To bolster his case that the Roman authorities feared that Jesus, described in the New Testament as a direct descendant of King David, might seek to restore a Davidic monarchy to displace Rome, Jesus is found guilty of sedition against Rome and sent to Golgotha (Calvary) to be executed by crucifixion. Above his head the Romans affixed a plaque, or titulus, detailing the crime for which he is being crucified. Jesus’s titulus reads (in Hebrew, Greek and Latin): Jesus of Nazareth: King of the Jews. His crime: striving for kingly rule, sedition.
Thus, Aslan concludes, “Jesus of Nazareth is executed for daring to claim the mantle of king and messiah, an assertion which the Romans, especially under the cruel governance of the Procurator Pontius Pilate could not tolerate.”
Later in the information-packed book, Aslan asserts that the reported resurrection of Jesus “is not a historical event,” but a concept that came from Paul, whom some regard as the true founder of Christianity.
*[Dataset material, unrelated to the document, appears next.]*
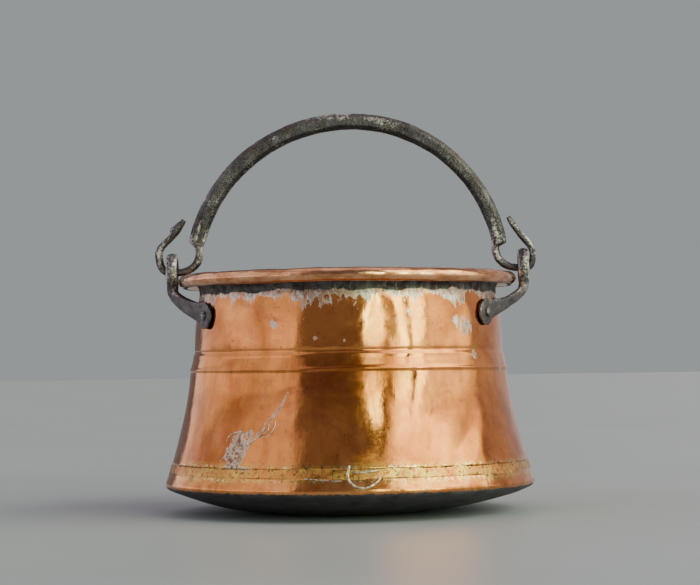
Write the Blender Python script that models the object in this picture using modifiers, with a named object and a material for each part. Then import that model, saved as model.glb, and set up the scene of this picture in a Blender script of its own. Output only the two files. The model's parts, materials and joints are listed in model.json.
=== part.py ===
"""Hammered copper cauldron with a forged iron bail handle.

The wall is one sheet of copper, rolled over an iron wire at the rim and brazed with brass to a
separate domed bottom pan. Two iron ears are riveted below the rim. The bail ends in two upturned
hooks, which hang in the ears' loops and swing about the X axis.

Metres, +Z up. The origin is the centre of the flat spot that the pot stands on.
"""

import math

import bmesh
import bpy
from mathutils import Quaternion, Vector

# ---- fits -------------------------------------------------------------------------------------
SEAT_GAP = 0.0003  # between faces that touch
HOOK_CLEARANCE = 0.0006  # between a hook and the rim below it
LOOP_STAND_OFF = 0.0018  # between the rim and an ear's loop

# ---- copper body ------------------------------------------------------------------------------
BASE_RADIUS = 0.150  # widest place, where the wall turns under
BODY_HEIGHT = 0.1867  # floor to the middle of the rolled rim
WALL_THICKNESS = 0.0013
CORNER_ROUNDING = 0.005
CORNER_HEIGHT = 0.024  # floor to the middle of the rounded corner
BELT_HEIGHT = 0.1154  # floor to the lower edge of the belt
BELT_WIDTH = 0.0148
BELT_RADIUS = 0.1284
BELT_TAPER = 0.0032  # how much smaller the belt's upper edge is
NECK_RADIUS = 0.1207
NECK_DROP = 0.0102  # middle of the rim to the narrowest place
SKIRT_CURVE = 1.5  # flare of the wall below the belt, 1 is straight

# ---- rolled rim -------------------------------------------------------------------------------
RIM_OVERHANG = 0.01145  # neck to the middle of the roll
RIM_WIRE_RADIUS = 0.00375
ROLL_LEAVES = math.radians(115)  # where the sheet runs onto the wire
ROLL_ENDS = math.radians(165)  # where its edge is tucked in under the flare

# ---- bottom pan and seam ----------------------------------------------------------------------
PAN_THICKNESS = 0.0015
FLAT_RADIUS = 0.047  # flat spot that the pot stands on
BOTTOM_CURVE = 2.15  # how late the bottom turns up, 1 is a cone
SEAM_HEIGHT = 0.037  # floor to the middle of the brazed seam
SEAM_WIDTH = 0.0054
SEAM_THICKNESS = 0.0019
SEAM_PROUD = 0.0002

# ---- ears -------------------------------------------------------------------------------------
FOOT_ANGLE = math.radians(28)  # from the X axis to a rivet
FOOT_LENGTH = 0.021
FOOT_WIDTH = 0.0195
FOOT_THICKNESS = 0.0032
FOOT_SLOPE = math.radians(32)  # of the foot's long way above the horizontal
RIVET_DROP = 0.0185  # neck to a rivet
STRAP_WIDTHS = {"left": 0.0115, "right": 0.0085}
STRAP_THICKNESS = 0.0042
STRAP_END_WIDTH = 0.0064  # where it turns up into the loop
LOOP_DEPTH = 0.0086  # of the loop's bar, along X
LOOP_BAR = 0.0056  # of the loop's bar, across
LOOP_OPENING = 0.0114  # inside width of the loop, along Y
LOOP_ABOVE = 0.0101  # hinge axis to the inside of the loop's top
LOOP_BELOW = 0.0100  # hinge axis to the narrow place under the loop

# ---- rivets -----------------------------------------------------------------------------------
RIVET_RADIUS = 0.0025
RIVET_HEAD_RADIUS = 0.0041
RIVET_HEAD_HEIGHT = 0.0024
RIVET_TAIL_RADIUS = 0.0038
RIVET_TAIL_HEIGHT = 0.0016
RIVET_TAIL_GAP = 0.0007  # the wall bends towards the tail all round it

# ---- bail -------------------------------------------------------------------------------------
HOOK_RADIUS = 0.0029  # of the hook's bar where it lies in the loop
BAIL_WIDTH = 0.0139  # of the arch's bar, in the arch's plane
BAIL_INNER = 0.0053  # the part of that width on the inner side of the arch's line
BAIL_DEPTH = 0.0108  # of the arch's bar, along Y
BAIL_CHAMFER = 0.0026
BAIL_INSET = 0.0181  # loop's middle to the line of the arch
ARCH_DROP = 0.0051  # hinge axis down to the middle of the arch
ARCH_ENDS = math.radians(14)  # where the arch stops and its shoulders are
RIGHT_END = math.radians(12.7)  # and the right one, which is drawn down lower

# Each hook's line, as distances outward and up from the hinge axis, with the bar's half widths on
# its outer and inner sides and its depth along Y, in HOOK_RADIUS. Outward is from the loop's
# middle to the line on the inner limb, and from the loop's outer face to the bar on the others.
INNER_LIMB = (
    (-0.0219, 0.0119, 1.07, 1.07, 2.28),
    (-0.0199, 0.0073, 1.07, 1.07, 2.14),
    (-0.0159, 0.0036, 1.03, 1.03, 2.07),
    (-0.0110, 0.0012, 1.00, 1.00, 2.00),
    (-0.0056, 0.0002, 1.00, 1.00, 2.00),
    (0.0000, 0.0000, 1.00, 1.00, 2.00),
)
SHOULDERS = {
    "left": ((-0.0222, 0.0200, 1.07, 1.07, 2.62), (-0.0225, 0.0160, 1.03, 1.03, 2.41)),
    "right": ((-0.0224, 0.0184, 1.07, 1.07, 2.62), (-0.0225, 0.0150, 1.03, 1.03, 2.41)),
}
OUTER_LIMBS = {
    "left": (
        (-0.0018, 0.0011, 1.00, 1.00, 2.00),
        (0.0015, 0.0046, 1.03, 1.03, 2.07),
        (0.0030, 0.0095, 1.07, 1.07, 2.14),
        (0.0036, 0.0152, 1.07, 1.07, 2.14),
        (0.0022, 0.0202, 1.00, 1.00, 2.07),
        (-0.0007, 0.0240, 0.93, 0.93, 2.00),
        (-0.0042, 0.0272, 0.86, 0.86, 1.93),
        (-0.0074, 0.0303, 0.93, 1.00, 2.07),
        (-0.0113, 0.0344, 1.41, 1.52, 2.55),
        (-0.0141, 0.0387, 1.31, 1.38, 2.41),
        (-0.0163, 0.0427, 0.76, 0.83, 1.66),
    ),
    "right": (
        (-0.0020, 0.0014, 1.00, 1.00, 2.00),
        (0.0004, 0.0053, 0.90, 0.90, 2.00),
        (0.0009, 0.0100, 0.86, 0.86, 2.00),
        (0.0005, 0.0145, 0.86, 0.86, 1.93),
        (-0.0016, 0.0185, 0.86, 0.86, 1.93),
        (-0.0048, 0.0226, 0.90, 0.90, 1.93),
        (-0.0086, 0.0270, 0.86, 0.86, 1.86),
        (-0.0124, 0.0322, 0.86, 0.86, 1.79),
        (-0.0155, 0.0370, 0.83, 0.83, 1.66),
        (-0.0177, 0.0418, 0.62, 0.62, 1.38),
    ),
}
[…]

If Jesus indeed dies on the cross it would destroy the entire notion of his Messiahship or status as the son of God. “If Christ has not been risen, then our preaching is empty and your faith is in vain,” wrote Paul in 1 Corinthians 15:17.
Whether one accepts the major premise of Aslan’s book or not, it is clear that he has written a serious and well-researched book that succeeds in its attempt to tell the story of Jesus the Man as opposed to Christ the Messiah and the Divine.